Transformer Networks Enable Nanoscale Defect Detection at Advanced Semiconductor Nodes
DOI:
https://doi.org/10.71465/fair702Keywords:
transformer networks, semiconductor defect detection, Vision Transformer, scanning electron microscopy, wafer inspection, self-attention, nanoscale manufacturingAbstract
The relentless scaling of semiconductor manufacturing toward sub-5nm process nodes has rendered traditional optical and rule-based inspection systems increasingly inadequate for detecting nanoscale structural anomalies. This paper proposes a transformer-based deep learning framework for automated nanoscale defect detection in advanced semiconductor fabrication environments.
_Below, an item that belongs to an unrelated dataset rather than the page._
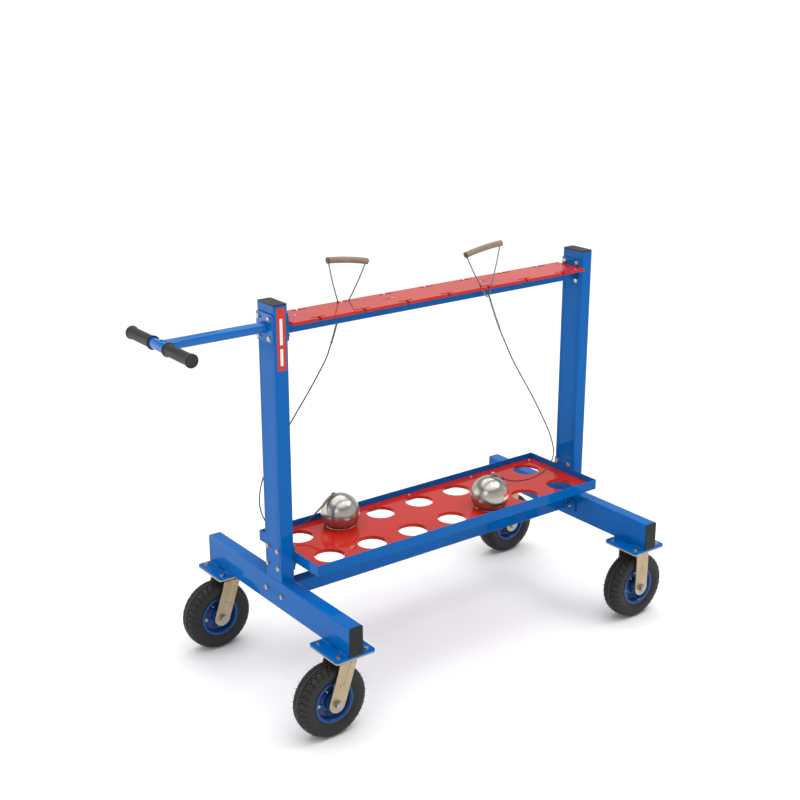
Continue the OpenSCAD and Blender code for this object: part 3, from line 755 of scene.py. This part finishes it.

The proposed architecture leverages self-attention mechanisms and multi-head feature extraction to capture long-range spatial dependencies across scanning electron microscopy (SEM) images of wafer surfaces, enabling high-sensitivity identification of defects including voids, bridging, line-edge roughness, and particle contamination. A hybrid pipeline combining a convolutional feature extractor with a Vision Transformer (ViT) encoder is developed and evaluated on a multi-class wafer defect dataset. Experimental results demonstrate that the proposed model achieves a defect detection accuracy of 97.3%, a false negative rate of 1.8%, and a mean average precision of 95.6%, outperforming conventional convolutional neural network (CNN)-based and support vector machine (SVM)-based baselines. The findings confirm that transformer architectures offer a compelling pathway for scalable, high-throughput semiconductor quality control, particularly as device geometries continue to shrink toward physical limits.